GMO Answers
質問
私たちは、何千年も前から有機食品を安全に食べてきているのに、僅か30年の歴史しかない遺伝子組み換え食品を選ぶ理由はありますか?
回答
確かに、遺伝子組み換え食品が「人が食べても安全である」と認められるようになったのは数十年前のことです。これに加え、以下の点についても考えながら、今回の質問にお答えしたいと思います。
最初に指摘したいのは、人類は、何万年も前から、農作物の改良を繰り返し行ってきているという点です。農作物を栽培化する過程では、人間の食料としてより有益である遺伝形質の選抜が繰り返されてきました。これが従来型の育種法です。遺伝子組み換え技術は、従来型の育種法に比べ、正確に、迅速に、かつ効率的にこのゴールを達成することを可能にします。
第二点は、遺伝子組み換え作物の市場への供給が承認されるまでには、様々な試験が行われているという点です。従来の育種法や有機栽培による作物に対しては、この様な安全性試験は行われません。遺伝子組み換え作物の開発期間中に、公的基準に適合する独立した第三者研究機関により、政府の指定する手順に沿った大規模な安全性試験が実施されます。この試験の結果、食の安全に関する懸念が少しでも認められた場合には、法律に従い、食品医薬品局(FDA)に報告しなければなりません。遺伝子組み換え作物の安全性評価は、飼料としての安全性や、環境に対する安全性についても実施され、それぞれ農務省(USDA)、環境保護省(EPA)により規制されています。

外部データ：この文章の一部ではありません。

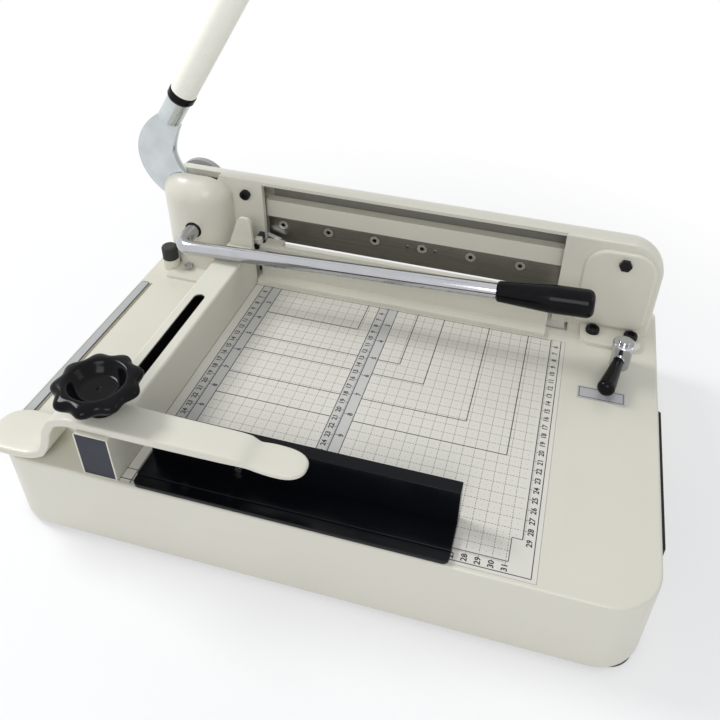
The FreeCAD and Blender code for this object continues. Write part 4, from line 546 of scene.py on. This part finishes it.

第三点は、私たちの生活が遺伝子組み換え製品なしでは成り立たないという点です。私たちの誰もが、遺伝子組み換え技術を利用して生産された食料や薬剤を利用しているのです。ピーター・H・レイヴェン博士の2013年の論文によれば、「ほぼすべてのビール(ビール酵母)、ほぼすべてのチーズ(キモシン、あるいはレンニンと呼ばれる凝乳作用のある酵素)、ほぼすべてのダイズ製品、約25%の薬剤(インスリンなど)、トウモロコシとスカッシュの大部分、そして、ほぼすべてのパパイヤ」が遺伝子組み換え技術を利用して生産されています。過去20年間にわたり、これらの製品による健康被害は発生していません。そして、繰り返しになりますが、そのような被害の発生を恐れる理由は何もないのです。(さらに詳しいことをお知りになりたい方は、ピーター・H・レイヴェン博士の論文をご参照ください。)
食べ物を選ぶ基準は人それぞれ異なります。そして、その際重視する要素は、栄養や安全だけではありません。しかし、私は科学者として、食品としての安全性は、それぞれの食品の特性や取扱いを踏まえた上で、個別に検討して判断すべきであると考えています。遺伝子組み換え生物を作り出す方法それ自体に本質的な危険性があるわけではないので、どのような方法で作り出されたか、あるいは、食品としての歴史の長さを安全性判断の材料とするべきではありません。